I agree with the majority that we are here faced with derivative entrapment, and that the test for that has five prongs:
(1) a government agent specifically targeted the defendant in order to induce him to commit illegal conduct; (2) the agent acted through the middleman after other government attempts at inducing the defendant had failed; (3) the government agent requested, encouraged, or instructed the middleman to employ a specified inducement, which could be found improper, against the targeted defendant; (4) the agent’s actions led the middleman to do what the government sought, even if the government did not use improper means to influence the middleman; and (5) as a result of the middleman’s inducement, the targeted defendant in fact engaged in the illegal conduct.
United States v. Luisi, 482 F.3d 43, 55 (1st Cir. 2007).
I also agree with the majority that the first two prongs of this test are satisfied— but unlike the majority, I believe that the third prong is satisfied as well.11
The majority takes great comfort in the fact that‘“[u]nder the case law the government would be responsible if [its agent] told [the middleman] to apply the pressure or inducement later deemed improper, and perhaps if [the government agent] knowingly tolerated it, but not if [the government agent] were ignorant of it.” United States v. Rogers, 102 F.3d 641, 645 (1st Cir. 1996). The majority then reasons that there are no indications that the government agent engaged in any improper inducement; the majority emphasizes that even if the middleman somehow did en*435gage in improper inducement, then there is no indication that the government agent had told the middleman to do so.
However, “examples of improper ‘inducement’ ” include the use of “ ‘repeated suggestions’ which succeeded only when the defendant had lost his job and needed money for his family’s food and rent.” United States v. Gendron, 18 F.3d 955, 961 (1st Cir. 1994) (Breyer, C.J.) (quoting United States v. Kessee, 992 F.2d 1001, 1003 (9th Cir. 1993)). In the present case, the government agent told the middleman to engage in exactly this kind of improper inducement, for the government agent told the middleman to approach Salinas-Acevedo repeatedly about the drug transaction, knowing full well that Salinas-Acevedo had serious difficulties providing for his family, and that he had declined to participate numerous times.12
Other circuits have also found that repeated suggestions constitute improper inducement for entrapment purposes. See United States v. Mayfield, 771 F.3d 417, 435 (7th Cir. 2014) (en banc) (holding that improper inducement “may be repeated attempts at persuasion”); United States v. Kessee, 992 F.2d 1001, 1004 (9th Cir. 1993) (“[The government agent] induced [the defendant] to sell narcotics by repeated entreaties, which only became successful when [the defendant] had lost both his jobs and desperately needed the money ... A jury could have had a reasonable doubt as to inducement or lack of predisposition”); United States v. Burkley, 591 F.2d 903, 915 (D.C. Cir. 1978) (“[T]he trial judge correctly issued an entrapment instruction because (1) [the government agent]’s repeated requests constituted sufficient evidence of inducement”).

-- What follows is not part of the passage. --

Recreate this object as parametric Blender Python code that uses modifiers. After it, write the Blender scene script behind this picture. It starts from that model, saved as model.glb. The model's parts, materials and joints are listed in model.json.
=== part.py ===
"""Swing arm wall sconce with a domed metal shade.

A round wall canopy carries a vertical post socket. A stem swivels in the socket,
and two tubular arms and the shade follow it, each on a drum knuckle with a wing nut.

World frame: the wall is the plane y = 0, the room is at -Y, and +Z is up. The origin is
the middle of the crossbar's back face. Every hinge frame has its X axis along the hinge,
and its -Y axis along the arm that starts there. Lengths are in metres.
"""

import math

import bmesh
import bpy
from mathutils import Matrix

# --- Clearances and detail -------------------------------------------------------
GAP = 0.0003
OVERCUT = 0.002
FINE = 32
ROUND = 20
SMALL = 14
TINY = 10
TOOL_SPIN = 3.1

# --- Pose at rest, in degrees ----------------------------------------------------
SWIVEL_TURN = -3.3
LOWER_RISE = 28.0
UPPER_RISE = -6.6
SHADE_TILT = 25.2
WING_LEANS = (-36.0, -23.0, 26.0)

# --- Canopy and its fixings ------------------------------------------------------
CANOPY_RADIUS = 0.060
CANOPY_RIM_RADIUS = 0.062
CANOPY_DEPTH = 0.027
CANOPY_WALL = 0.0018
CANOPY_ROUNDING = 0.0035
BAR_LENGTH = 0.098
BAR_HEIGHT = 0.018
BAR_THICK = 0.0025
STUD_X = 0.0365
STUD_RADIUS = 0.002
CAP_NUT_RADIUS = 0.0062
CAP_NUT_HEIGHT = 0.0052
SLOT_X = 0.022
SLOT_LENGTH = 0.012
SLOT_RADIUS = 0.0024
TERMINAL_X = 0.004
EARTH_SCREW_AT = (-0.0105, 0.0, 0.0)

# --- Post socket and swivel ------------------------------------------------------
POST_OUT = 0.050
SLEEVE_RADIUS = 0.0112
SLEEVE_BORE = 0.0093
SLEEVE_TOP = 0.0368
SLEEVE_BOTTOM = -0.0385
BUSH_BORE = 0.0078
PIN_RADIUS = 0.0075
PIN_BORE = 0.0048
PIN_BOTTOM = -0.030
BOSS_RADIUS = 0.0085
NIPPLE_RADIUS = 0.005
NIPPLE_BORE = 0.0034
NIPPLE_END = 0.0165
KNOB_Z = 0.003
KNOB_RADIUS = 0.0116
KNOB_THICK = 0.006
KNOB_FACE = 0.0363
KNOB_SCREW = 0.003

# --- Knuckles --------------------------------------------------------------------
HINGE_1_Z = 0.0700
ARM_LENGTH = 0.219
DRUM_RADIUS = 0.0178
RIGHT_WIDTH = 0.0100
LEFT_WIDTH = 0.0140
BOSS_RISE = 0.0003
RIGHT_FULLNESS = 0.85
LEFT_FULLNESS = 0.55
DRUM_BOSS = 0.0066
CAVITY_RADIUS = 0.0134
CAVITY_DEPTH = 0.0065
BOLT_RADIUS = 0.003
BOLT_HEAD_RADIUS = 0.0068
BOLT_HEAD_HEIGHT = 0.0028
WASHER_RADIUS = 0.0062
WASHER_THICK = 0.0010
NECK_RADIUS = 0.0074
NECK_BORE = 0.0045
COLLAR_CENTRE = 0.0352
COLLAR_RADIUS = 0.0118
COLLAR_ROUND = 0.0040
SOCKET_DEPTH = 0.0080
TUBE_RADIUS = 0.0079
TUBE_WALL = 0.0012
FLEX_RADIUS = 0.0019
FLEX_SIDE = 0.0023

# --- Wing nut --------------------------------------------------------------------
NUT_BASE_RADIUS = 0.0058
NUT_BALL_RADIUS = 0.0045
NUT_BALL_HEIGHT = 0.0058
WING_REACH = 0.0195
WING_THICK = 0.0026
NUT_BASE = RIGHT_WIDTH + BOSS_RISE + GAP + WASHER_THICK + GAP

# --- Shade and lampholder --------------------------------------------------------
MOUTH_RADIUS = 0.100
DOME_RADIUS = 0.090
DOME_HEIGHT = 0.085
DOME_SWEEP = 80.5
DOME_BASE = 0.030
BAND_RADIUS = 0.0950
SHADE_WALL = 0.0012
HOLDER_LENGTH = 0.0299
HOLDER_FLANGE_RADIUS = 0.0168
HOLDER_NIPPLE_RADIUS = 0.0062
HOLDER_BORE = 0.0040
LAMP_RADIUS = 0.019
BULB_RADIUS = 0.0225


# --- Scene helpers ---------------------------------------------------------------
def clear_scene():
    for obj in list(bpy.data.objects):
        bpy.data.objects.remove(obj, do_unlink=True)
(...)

It is not surprising that our sister circuits have come out this way, because the Supreme Court has found entrapment (even as a matter of law) where repeated suggestions were involved.
Retracing the Supreme Court’s key entrapment cases may help illuminate the problem ... In Sorrells the Court found that an entrapment instruction was warranted ... the informant’s persistent appeal to military camaraderie qualified as a potentially entrapping inducement. [Sorrells v. United States, 287 U.S. 435, 441 [53 S.Ct. 210, 77 L.Ed. 413] (1932).] In Sherman the Court found entrapment as a matter of law ... the inducement there consisted of repeated requests from an informant posing as a fellow recovering addict who had fallen off the wagon. [Sherman v. United States, 356 U.S. 369, 371 [78 S.Ct. 819, 2 L.Ed.2d 848] (1958).] In Jacobson the Court found entrapment as a matter of law ... the inducement in that case was a two-year campaign of fake mail-order entreaties conditioning the defendant to believe that child porn was acceptable and encouraging him to purchase it. [Jacobson v. United States, 503 U.S. 540, 546-47 [112 S.Ct. 1535, 118 L.Ed.2d 174] (1992).]

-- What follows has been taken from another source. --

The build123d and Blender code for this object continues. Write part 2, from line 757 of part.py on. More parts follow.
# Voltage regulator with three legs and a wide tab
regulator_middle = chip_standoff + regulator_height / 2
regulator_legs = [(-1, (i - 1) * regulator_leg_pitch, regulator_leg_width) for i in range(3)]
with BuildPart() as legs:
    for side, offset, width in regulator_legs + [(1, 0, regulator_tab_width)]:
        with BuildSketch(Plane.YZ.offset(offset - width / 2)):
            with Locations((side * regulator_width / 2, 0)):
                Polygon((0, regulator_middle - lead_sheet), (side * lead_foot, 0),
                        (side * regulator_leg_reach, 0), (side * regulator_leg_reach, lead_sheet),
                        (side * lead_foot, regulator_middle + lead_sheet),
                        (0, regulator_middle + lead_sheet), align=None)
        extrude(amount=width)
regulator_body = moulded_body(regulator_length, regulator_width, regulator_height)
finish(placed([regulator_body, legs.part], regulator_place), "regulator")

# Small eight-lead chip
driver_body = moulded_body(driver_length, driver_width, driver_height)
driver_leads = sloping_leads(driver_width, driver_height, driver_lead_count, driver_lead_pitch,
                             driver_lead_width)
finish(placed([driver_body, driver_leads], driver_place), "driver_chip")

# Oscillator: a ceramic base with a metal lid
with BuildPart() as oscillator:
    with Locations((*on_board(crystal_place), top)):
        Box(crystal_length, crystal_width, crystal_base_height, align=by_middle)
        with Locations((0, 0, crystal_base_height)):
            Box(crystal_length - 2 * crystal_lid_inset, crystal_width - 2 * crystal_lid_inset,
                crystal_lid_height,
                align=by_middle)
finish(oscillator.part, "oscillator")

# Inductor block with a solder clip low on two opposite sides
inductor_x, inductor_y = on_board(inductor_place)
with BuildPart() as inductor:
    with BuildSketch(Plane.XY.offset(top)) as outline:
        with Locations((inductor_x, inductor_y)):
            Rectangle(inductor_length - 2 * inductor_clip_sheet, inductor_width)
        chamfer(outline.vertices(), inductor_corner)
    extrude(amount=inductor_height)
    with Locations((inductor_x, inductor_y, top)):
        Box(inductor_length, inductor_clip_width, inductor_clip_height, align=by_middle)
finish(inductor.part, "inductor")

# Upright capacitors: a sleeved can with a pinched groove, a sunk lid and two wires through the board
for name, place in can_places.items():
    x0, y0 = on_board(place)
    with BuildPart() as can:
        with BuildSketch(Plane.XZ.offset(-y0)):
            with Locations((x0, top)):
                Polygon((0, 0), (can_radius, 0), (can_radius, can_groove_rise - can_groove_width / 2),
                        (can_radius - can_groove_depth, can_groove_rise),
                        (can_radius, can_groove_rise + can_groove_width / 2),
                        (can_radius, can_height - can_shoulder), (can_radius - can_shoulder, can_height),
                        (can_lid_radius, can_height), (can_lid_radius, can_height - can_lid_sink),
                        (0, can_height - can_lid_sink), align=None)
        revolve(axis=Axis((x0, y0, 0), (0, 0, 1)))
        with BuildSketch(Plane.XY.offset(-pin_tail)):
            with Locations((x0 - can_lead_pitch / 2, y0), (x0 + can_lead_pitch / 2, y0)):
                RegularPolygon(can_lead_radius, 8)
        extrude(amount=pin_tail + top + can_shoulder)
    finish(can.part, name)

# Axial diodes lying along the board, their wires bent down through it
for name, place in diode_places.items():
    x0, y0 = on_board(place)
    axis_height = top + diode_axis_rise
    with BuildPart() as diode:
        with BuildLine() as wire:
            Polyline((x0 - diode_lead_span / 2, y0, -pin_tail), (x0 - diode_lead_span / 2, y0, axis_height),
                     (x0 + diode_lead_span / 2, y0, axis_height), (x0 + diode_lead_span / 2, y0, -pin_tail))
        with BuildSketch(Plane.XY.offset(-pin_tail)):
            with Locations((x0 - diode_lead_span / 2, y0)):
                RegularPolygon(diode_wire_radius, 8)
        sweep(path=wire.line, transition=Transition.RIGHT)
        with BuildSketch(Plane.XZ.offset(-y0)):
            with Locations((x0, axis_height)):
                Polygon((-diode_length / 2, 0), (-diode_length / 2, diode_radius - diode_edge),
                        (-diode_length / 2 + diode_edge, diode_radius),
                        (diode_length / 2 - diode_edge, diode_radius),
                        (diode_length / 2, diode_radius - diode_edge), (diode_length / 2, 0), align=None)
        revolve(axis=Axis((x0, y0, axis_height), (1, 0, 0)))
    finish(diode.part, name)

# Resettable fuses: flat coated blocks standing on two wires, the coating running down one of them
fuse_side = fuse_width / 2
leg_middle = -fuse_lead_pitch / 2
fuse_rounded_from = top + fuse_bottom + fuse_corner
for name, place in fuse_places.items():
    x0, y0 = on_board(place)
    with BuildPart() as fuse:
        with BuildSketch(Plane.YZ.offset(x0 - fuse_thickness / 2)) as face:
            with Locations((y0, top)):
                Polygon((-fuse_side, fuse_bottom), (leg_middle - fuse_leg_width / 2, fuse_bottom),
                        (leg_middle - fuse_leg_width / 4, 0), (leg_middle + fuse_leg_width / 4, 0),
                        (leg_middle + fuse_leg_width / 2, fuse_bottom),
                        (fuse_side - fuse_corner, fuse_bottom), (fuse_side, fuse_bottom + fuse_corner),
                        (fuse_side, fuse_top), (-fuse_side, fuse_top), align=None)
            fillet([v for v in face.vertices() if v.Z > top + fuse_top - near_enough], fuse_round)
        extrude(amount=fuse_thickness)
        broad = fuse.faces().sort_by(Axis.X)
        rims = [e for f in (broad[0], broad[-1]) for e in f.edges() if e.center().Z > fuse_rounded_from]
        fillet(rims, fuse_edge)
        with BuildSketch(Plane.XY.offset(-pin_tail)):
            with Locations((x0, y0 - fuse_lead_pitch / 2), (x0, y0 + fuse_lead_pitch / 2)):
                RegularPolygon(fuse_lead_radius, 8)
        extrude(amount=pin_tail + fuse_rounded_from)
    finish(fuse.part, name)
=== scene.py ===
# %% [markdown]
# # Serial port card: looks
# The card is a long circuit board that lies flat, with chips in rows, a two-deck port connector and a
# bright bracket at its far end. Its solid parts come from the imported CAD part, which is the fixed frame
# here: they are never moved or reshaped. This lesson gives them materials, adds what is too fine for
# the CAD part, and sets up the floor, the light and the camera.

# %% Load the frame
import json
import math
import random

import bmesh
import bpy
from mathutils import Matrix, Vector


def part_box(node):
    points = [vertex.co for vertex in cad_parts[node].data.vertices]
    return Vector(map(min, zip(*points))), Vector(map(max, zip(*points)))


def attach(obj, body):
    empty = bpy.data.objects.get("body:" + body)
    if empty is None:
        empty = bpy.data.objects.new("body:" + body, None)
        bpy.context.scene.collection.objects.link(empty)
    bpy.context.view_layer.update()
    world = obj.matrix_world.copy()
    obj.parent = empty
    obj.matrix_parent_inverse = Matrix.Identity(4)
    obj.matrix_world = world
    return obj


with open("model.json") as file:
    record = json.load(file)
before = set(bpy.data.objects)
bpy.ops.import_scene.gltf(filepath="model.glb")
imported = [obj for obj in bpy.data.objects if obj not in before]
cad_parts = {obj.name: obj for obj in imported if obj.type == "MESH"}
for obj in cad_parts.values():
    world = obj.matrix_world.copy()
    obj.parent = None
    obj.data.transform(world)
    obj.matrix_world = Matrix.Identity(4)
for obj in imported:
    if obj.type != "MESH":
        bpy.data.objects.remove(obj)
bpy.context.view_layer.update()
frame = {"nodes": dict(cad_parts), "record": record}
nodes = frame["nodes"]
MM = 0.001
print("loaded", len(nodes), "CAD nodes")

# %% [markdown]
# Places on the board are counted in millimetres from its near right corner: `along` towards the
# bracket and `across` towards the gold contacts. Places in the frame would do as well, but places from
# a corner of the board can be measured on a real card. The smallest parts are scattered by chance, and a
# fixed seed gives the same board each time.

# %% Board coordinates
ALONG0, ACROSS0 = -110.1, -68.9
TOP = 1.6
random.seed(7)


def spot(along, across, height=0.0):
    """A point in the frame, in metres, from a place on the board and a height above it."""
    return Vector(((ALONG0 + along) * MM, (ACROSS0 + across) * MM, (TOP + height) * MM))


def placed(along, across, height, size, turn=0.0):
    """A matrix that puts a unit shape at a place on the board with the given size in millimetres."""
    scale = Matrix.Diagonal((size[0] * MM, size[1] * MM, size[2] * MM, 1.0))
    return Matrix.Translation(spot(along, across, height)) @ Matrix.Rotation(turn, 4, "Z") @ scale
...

... [In each of these cases] [t]he entrapment defense was available because the government’s solicitation of the crime *436was accompanied by subtle and persistent artifices and devices that created a risk that an otherwise law-abiding person would take the bait.
Mayfield, 771 F.3d at 434 (emphasis added).
In sting operations, the Government should know when to take “no” for an answer, lest, as here, the “Government’s quest for conviction leads to the apprehension of an otherwise law-abiding citizen who, if left to his own devices, likely would have never run afoul of the law.” Gendron, 18 F.3d at 961 (quoting Jacobson, 503 U.S. at 553-54, 112 S.Ct. 1535) (emphasis added in original).
I respectfully dissent.

. Because the majority does not believe that the third prong is satisfied here, it does not reach the fourth and fifth ones. For the same reason, the majority also does not reach the improper inducement prong of the entrapment analysis. On the facts of this case, I have no difficulty finding that all these prongs have been met.

. Another example of improper inducement is "dogged insistence until [defendant] capitulated”. Gendron, 18 F.3d at 961 (quoting United States v. Rodriguez, 858 F.2d 809, 815 (1st Cir. 1988) (alteration in original)); see also United States v. Montoya, 844 F.3d 63, 67 (1st Cir.2016) ("[Improper inducement] might include, for example, ... relentless insistence ... to participate in a criminal scheme”). In the present case, I have no difficulty finding that the government agent told the middleman to engage in "dogged insistence” or “relentless insistence.” This dissent focuses on "repeated suggestions” in light of defendant's difficult financial situation, because the facts of this case shout out "repeated suggestions” even more loudly than they do "dogged insistence” and “persistent insistence.”